— Я ясно теперь разбираюсь в себе, — сказал он ей, — дело в том, что я всегда любил только Салли. Мария — ребенок, который меня не понимает и никогда не поймет. Салли создана быть моей женой. Она унаследовала от вас совершенство красоты, то спокойствие характера, которым я восхищаюсь в вас с самого моего детства… Как мог я сделать такую ошибку? Вы артистка, вы должны понять это. Вы знаете, как легко мы принимаем за действительность фантазии нашего воображения; мы являемся рабами настроения гораздо больше, чем другие люди. Я не смею говорить с Салли, надо, чтобы это сделали вы. Если же она не будет мне принадлежать, я не переживу этого!
Миссис Сиддонс была очень поражена этой переменой в Лоуренсе и начала его упрекать в том, что он играет чувствами обеих молодых хрупких девушек, которым его фантазии могут стоить здоровья, даже жизни, но так как он продолжал говорить о самоубийстве, то она проявила некоторую нерешительность.
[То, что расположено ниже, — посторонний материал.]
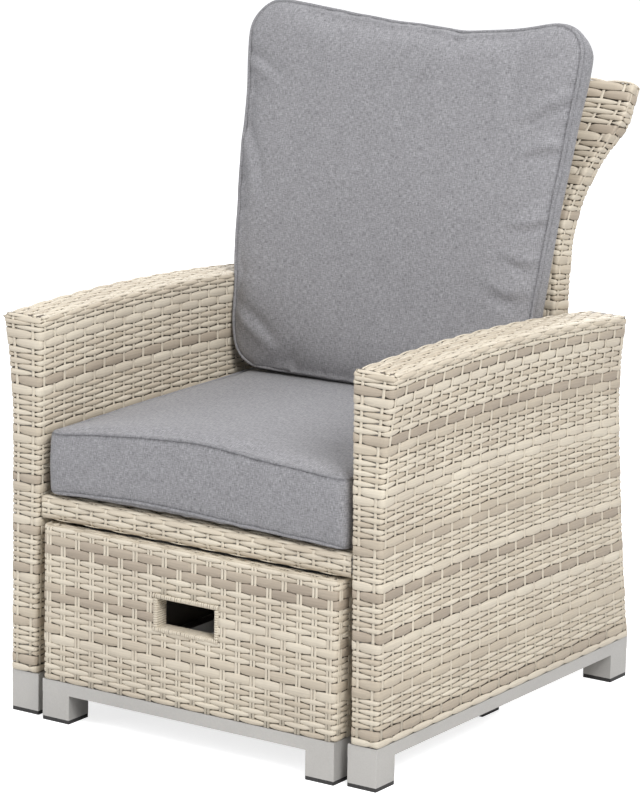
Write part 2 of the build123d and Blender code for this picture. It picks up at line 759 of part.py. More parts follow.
with BuildPart() as gas_spring_bracket:
    with BuildSketch(Plane.XZ.offset(-(front + spring_rail_y))):
        with Locations((0, seat_rail_z)):
            Rectangle(2 * (ear_far + ear_radius), seat_rail_side)
    extrude(amount=-ear_base_thickness)
    ear_reach = pin_y - (front + spring_rail_y)
    for side, sign in sides:
        with BuildSketch(Plane.YZ.offset(sign * ear_near)):
            with Locations((pin_y, pin_z)):
                Circle(ear_radius)
                Rectangle(ear_reach, 2 * ear_radius, align=(Align.MAX, Align.CENTER))
                Circle(spring_pin_radius + pin_fit, mode=Mode.SUBTRACT)
            with Locations((shaft_y, shaft_z)):
                Circle(shaft_radius + pin_fit, mode=Mode.SUBTRACT)
        extrude(amount=sign * ear_thickness)
gas_spring_bracket.part.label = "gas_spring_bracket"
export_step(gas_spring_bracket.part, "parts/gas_spring_bracket.step")

with BuildPart() as back_spring_lug:
    lug_height = pivot_z - back_rail_height / 2 - lug_z
    for side, sign in sides:
        with BuildSketch(Plane.YZ.offset(sign * ear_near)):
            with Locations((lug_y, lug_z)):
                Circle(ear_radius)
                Rectangle(2 * ear_radius, lug_height, align=(Align.CENTER, Align.MIN))
                Circle(spring_pin_radius + pin_fit, mode=Mode.SUBTRACT)
        extrude(amount=sign * ear_thickness)
back_spring_lug.part.label = "back_spring_lug"
export_step(back_spring_lug.part, "parts/back_spring_lug.step")

for name, place_y, place_z in (
    ("gas_spring_front_pin", pin_y, pin_z),
    ("gas_spring_rear_pin", lug_y, lug_z),
):
    with BuildPart() as pin:
        with BuildSketch(Plane.YZ):
            with Locations((place_y, place_z)):
                Circle(spring_pin_radius)
        extrude(amount=pin_reach, both=True)
        for side, sign in sides:
            with BuildSketch(Plane.YZ.offset(sign * ear_far)):
                with Locations((place_y, place_z)):
                    Circle(spring_pin_head_radius)
            extrude(amount=sign * spring_pin_head_height)
    pin.part.label = name
    export_step(pin.part, f"parts/{name}.step")

# Release lever: a shaft under the deck, a blade up beside the cushion and a grip
with BuildPart() as release_shaft:
    with BuildSketch(Plane.YZ.offset(-pin_reach)):
        with Locations((shaft_y, shaft_z)):
            Circle(shaft_radius)
    extrude(amount=pin_reach + blade_near)
    with BuildSketch(Plane.YZ):
        with Locations((shaft_y, shaft_z)):
            Rectangle(shaft_radius, shaft_radius + cam_reach, align=(Align.CENTER, Align.MIN))
    extrude(amount=cam_length / 2, both=True)
release_shaft.part.label = "release_shaft"
export_step(release_shaft.part, "parts/release_shaft.step")

with BuildPart() as release_blade:
    with BuildSketch(Plane.YZ.offset(blade_near)):
        with Locations((shaft_y, shaft_z)):
            Circle(blade_width / 2)
            Rectangle(blade_width, blade_top - shaft_z, align=(Align.CENTER, Align.MIN))
    extrude(amount=blade_thickness)
release_blade.part.label = "release_blade"
export_step(release_blade.part, "parts/release_blade.step")

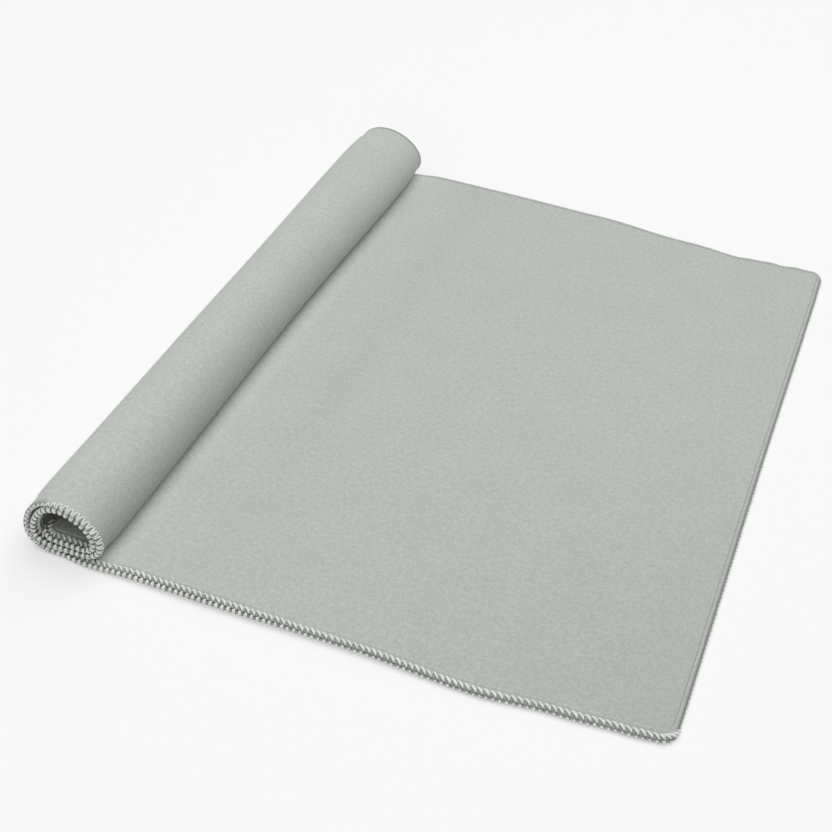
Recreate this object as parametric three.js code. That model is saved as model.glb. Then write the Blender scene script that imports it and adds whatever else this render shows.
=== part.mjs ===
// A small sports towel, rolled up from its left end with the rest lying flat.
//
// The cloth is one piece of thick napped knit, so it is one closed solid: a slab with a rounded
// rim that lies flat, bends up at the roll's foot and winds inwards for a little over two turns.
// Its rim is overcast with thread all round, which is sewing and has no solid of its own.
//
// Millimetres, +Z up. X runs along the cloth's length, with the roll at the low end, and Y runs
// across its width, along the roll. Z is 0 on the surface that the towel lies on. The origin is
// the middle of the towel's footprint.
//
// A place on the cloth is given by three sizes, as if it still lay flat on the cutting table:
// along, from the right edge towards the rolled end; across, from the front edge; and proud,
// up from the middle of its thickness.

import * as THREE from "three";

const CLOTH = {
  length: 495,
  width: 400,
  thickness: 2.4,
  cornerRadius: 7,
  rimRound: 0.7, // how far the faces stop short of the rim, which bulges between them
};

const FLAT_LENGTH = 281.1; // from the right edge to where the cloth begins to bend up

// The outermost turn's middle line at the near end of the roll, going round from the foot:
// how far it is from the crease to the right (x) and from the floor (z), and the step from
// this turn to the next one inside it.
const TURN = [
  { name: "foot", x: -12.0, z: 1.2, step: 3.0 },
  { name: "heel", x: -27.0, z: 1.4, step: 3.3 },
  { name: "lower left", x: -35.4, z: 6.0, step: 3.8 },
  { name: "left", x: -38.0, z: 14.0, step: 4.3 },
  { name: "upper left", x: -35.4, z: 23.4, step: 4.3 },
  { name: "shoulder", x: -28.4, z: 30.6, step: 3.6 },
  { name: "top", x: -18.5, z: 32.8, step: 2.9 },
  { name: "slope", x: -8.5, z: 30.2, step: 2.8 },
  { name: "brow", x: -0.2, z: 24.6, step: 3.0 },
  { name: "right", x: 5.0, z: 16.4, step: 3.3 },
  { name: "crease", x: 4.2, z: 7.6, step: 3.2 },
  { name: "tuck", x: -3.0, z: 2.0, step: 3.0 },
];
const TURN_MIDDLE_X = -16.5; // what the swell to the left and right is measured from

// How the roll swells from its near end to its far end, as shares of the near end's size.
const SWELL = [
  { name: "near rim", across: 0, left: 0.985, right: 0.985, height: 0.975 },
  { name: "near end", across: 24, left: 1.0, right: 1.0, height: 1.0 },
  { name: "middle", across: 200, left: 1.05, right: 0.93, height: 1.03 },
  { name: "far end", across: 370, left: 1.14, right: 1.07, height: 1.03 },
  { name: "far rim", across: 400, left: 1.11, right: 1.03, height: 0.985 },
];

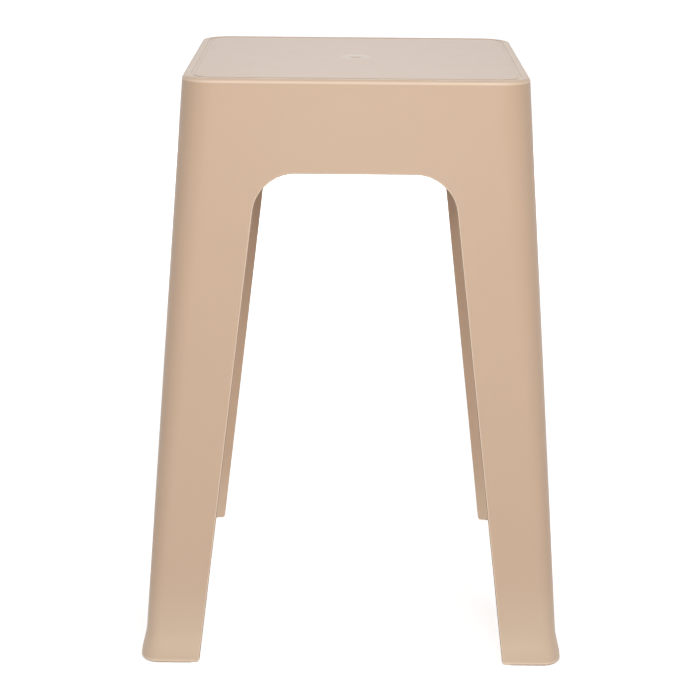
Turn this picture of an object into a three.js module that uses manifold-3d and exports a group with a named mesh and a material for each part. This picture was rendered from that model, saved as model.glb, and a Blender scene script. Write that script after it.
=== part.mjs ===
import * as THREE from 'three';
import { mergeVertices } from 'three/addons/utils/BufferGeometryUtils.js';
import Module from 'manifold-3d';

// Stacking stool, moulded in one piece, with an anti-slip pad pressed into the rim of each foot.
// Millimetres, Z up, X to the right, Y away from the front.
// The origin is on the floor below the middle of the seat.

// Overall shape: a square shell that widens towards the floor
const stoolHeight = 450;
const seatWidth = 259;
const floorWidth = 322.2;
const seatCornerRadius = 24;
const floorCornerRadius = 12;
const wallThickness = 3;

// Seat
const seatThickness = 3.5;
const seatEdgeRadius = 3.5;
const seatInnerEdgeRadius = 2.5;

// Groove that runs round the seat
const grooveInset = 6;
const grooveWidth = 3.4;
const grooveDepth = 0.7;
const grooveDraft = 0.5;

// Mark that the gate of the mould leaves in the middle of the seat
const gateRadius = 12;
const gateDepth = 0.5;
const gateNubRadius = 3.6;
const gateNubSink = 0.15;

// Arches between the legs, one in each side
const apronDepth = 69.6;
const legWidthAtSeat = 65.1;
const legWidthAtFloor = 43.2;
const archRadius = 32;
const footCornerRadius = 4;

// Feet, which flare out over their last stretch
const flareDepth = 2.7;
const flareTop = 26;
const flareFull = 3.5;
const rimEdgeRadius = 1.2;

// Anti-slip pads, an L-shaped strip in a slot of each foot's rim
const padWidth = 3;
const padProud = 0.8;
const padSink = 4;
const padEndInset = 2.5;
const padChamfer = 0.4;
const padClearance = 0.3;

// Ribs below the seat
const ribThickness = 2;
const ribDepth = 10;
const ribRoot = 1;
const hubRadius = 22;
const squareRibWidth = 150;
const squareRibRadius = 20;

// Stops in the corners, which hold one stool off the next in a stack
const nestGap = 3.3;
const stopThickness = 3;
const stopLength = 26;
const stopBendRadius = 8;
const stopDraft = 2;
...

Конечно, положение показалось ей менее странным, чем всякой другой матери. Театр приучил ее к самым редким и сложным комбинациям, и она плохо отличала эту трагедию от тех, которые она так часто изображала на сцене, принимая развязку, предложенную героем, с профессиональной снисходительностью. Кроме того, комедия научила ее тому, что в любви отказ разжигает страсть. Лоуренс всегда был для нее идеалом мужчины; никакое чувство не было для нее приятнее, чем почтительное восхищение, нежная лесть, которой он ее окружил. Она была готова простить этому прекрасному падшему ангелу то, что никогда не простила бы другому. После больших колебаний она согласилась еще раз поговорить со своими дочерьми.
Мария приняла этот удар совершенно иначе, чем это сделала когда-то Салли. Она слабо улыбнулась и сказала несколько иронических слов по поводу изменчивости Лоуренса. Больше она к этому не возвращалась. Бедная девочка была горда и старалась скрыть свое горе. Она сказала только, что хотела бы не видеть больше этого человека, и спросила Салли, собирается ли она его принимать.
Салли пыталась ее успокоить; узнав об этой поражающей новости, она не могла отделаться от восхитительно радостного чувства. В один момент измена, непостоянство — все было забыто. Она слишком любила, чтобы не найти тысячи причин для оправдания Лоуренса. Несмотря на все свое благоразумие, она не могла устоять перед искушением поверить в то, чего она желала, и в свою очередь она убеждала себя в том, что сестра никогда его не любила. Для этого нужно было быть очень ослепленной страстью, так как перемена, происходившая с Марией, доказывала, как сильно было потрясение. Она была печальна, мрачно настроена; она, такая легкомысленная, такая веселая, говорила только о суете жизни и о непостоянстве всего земного.
— Я думаю, что не проживу долго, — говорила она.
Мать и врачи пытались возражать.
— Возможно, возможно, — соглашалась она, — что я ошибаюсь, что это нервы, но я не могу отогнать от себя эти мысли. Да и для чего? Это избавит меня от многих страданий. Я не создана, чтобы их переносить, у меня нет смирения. Моя короткая жизнь была достаточно несчастна, чтобы смертельно меня утомить!
Лоуренс настойчиво добивался разрешения видеть Салли. Она ему написала: «Вы не можете появиться в нашем доме: ни Мария, ни даже я не можем это перенести. И хотя она вас не любит, неужели вы думаете, что она не испытает неприятного чувства, видя, что вы оказываете другой внимание, которое вы отдавали раньше ей? Да разве вы согласитесь на такое положение? Я тоже не могу согласиться».
Но как ни старалась она щадить самолюбие своей сестры, ей страстно хотелось видеть Лоуренса: с разрешения своей матери она устроила тайное свидание. Накануне она купила кольцо, которое носила целый день, целовала его и передала Лоуренсу с просьбой не снимать, пока он будет ее любить.
Снова они начали совершать длинные прогулки по утрам и в сумерки. Она навещала его в ателье и пела ему мелодии, которые сочинила за время их недавней разлуки. «Уверяю вас, — говорила она ему, когда он хвалил ее за возрастающие успехи в пении, — что я не могла бы так петь и сочинять, если бы я вас не знала. Вы жили в моем сердце, в моем разуме, в каждой моей мысли, и, однако же, вы меня не любили… Но все это забыто».
Между тем в своей всегда запертой комнате, как бы отравляемой ее дыханием, Мария постепенно угасала. Наступала весна. Стоя у окна, девушка завидовала маленьким нищенкам, бегавшим по залитой солнцем улице. «Мне кажется, — говорила она, — что все, кроме меня, возрождается в этом сиянии. Ах, если бы я могла выйти хоть на один час на свежий воздух, я чувствую, что стала бы снова прежней! Право, у меня нет других желаний».